My goal with this article was to introduce the concepts of fueling for endurance activities and contrast them with the previous article I wrote on strength and resistance training. There are some differences and some similarities. The most important thing is that you put this information into a context that aligns with your individual goals.

[1] Vitale, K., & Getzin, A. (2019). Nutrition and Supplement Update for the Endurance Athlete: Review and Recommendations. Nutrients, 11(6), 1289.

[2] Vitale et al., “Nutrition and Supplement Update.”

[3] Vitale et al., “Nutrition and Supplement Update.”

[4] Getzin, A. R., Milner, C., & Harkins, M. (2017). Fueling the triathlete: evidence-based practical advice for athletes of all levels. Current Sports Medicine Reports, 16(4), 240-246.

[5] Burke, L. M., Hawley, J. A., Wong, S. H., & Jeukendrup, A. E. (2011). Carbohydrates for training and competition. Journal of sports sciences, 29(sup1), S17-S27.

[6] Burke et al., “Carbohydrates,” S17-S27.

[7] Getzin et al., “Fueling the triathlete,” 240-246.

[8] Getzin, A. R., Milner, C., & LaFace, K. M. (2011). Nutrition update for the ultraendurance athlete. Current sports medicine reports, 10(6), 330-339.

[9] Vitale et al., “Nutrition and Supplement Update.”

[10] Vitale et al., “Nutrition and Supplement Update.”

[11] Vitale et al., “Nutrition and Supplement Update.” (citing Institute of Medicine, Food and Nutrition Board. Total fat and fatty acids. In Dietary Reference Intakes for Energy, Carbohydrate, Fiber, Fat, Fatty Acids, Cholesterol, Protein, and Amino Acids; Institute of Medicine (U.S.), Ed.; National Academies Press: Washington, DC, USA, 2005).

[12] Campbell et al., “International Society of Sports Nutrition position stand,” 8.

[13] Jeukendrup, A. E., Jentjens, R. L., & Moseley, L. (2005). Nutritional considerations in triathlon. Sports Medicine, 35(2), 163-181.

[14] Kerksick, C., Harvey, T., Stout, J., Campbell, B., Wilborn, C., Kreider, R., … & Antonio, J. (2008). International Society of Sports Nutrition position stand: nutrient timing. Journal of the International Society of Sports Nutrition, 5(1), 1-12.

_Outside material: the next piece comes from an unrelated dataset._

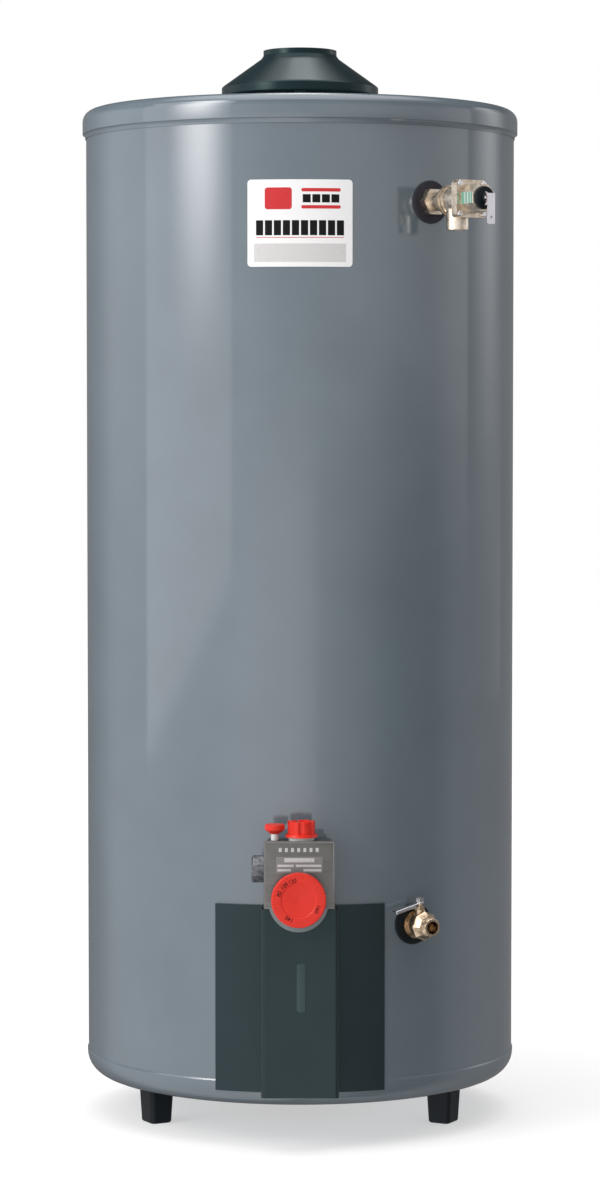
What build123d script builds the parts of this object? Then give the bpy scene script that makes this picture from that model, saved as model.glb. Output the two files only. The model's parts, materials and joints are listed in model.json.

[16] Kerksick et al., “International Society of Sports Nutrition position stand,” 1-12.

[17] Sawka, M. N., Burke, L. M., Eichner, E. R., Maughan, R. J., Montain, S. J., & Stachenfeld, N. S. (2007). American College of Sports Medicine position stand. Exercise and fluid replacement. Medicine and science in sports and exercise, 39(2), 377-390.

[18] Vitale et al., “Nutrition and Supplement Update,” 1289.

[19] Vitale et al., “Nutrition and Supplement Update,” 1289.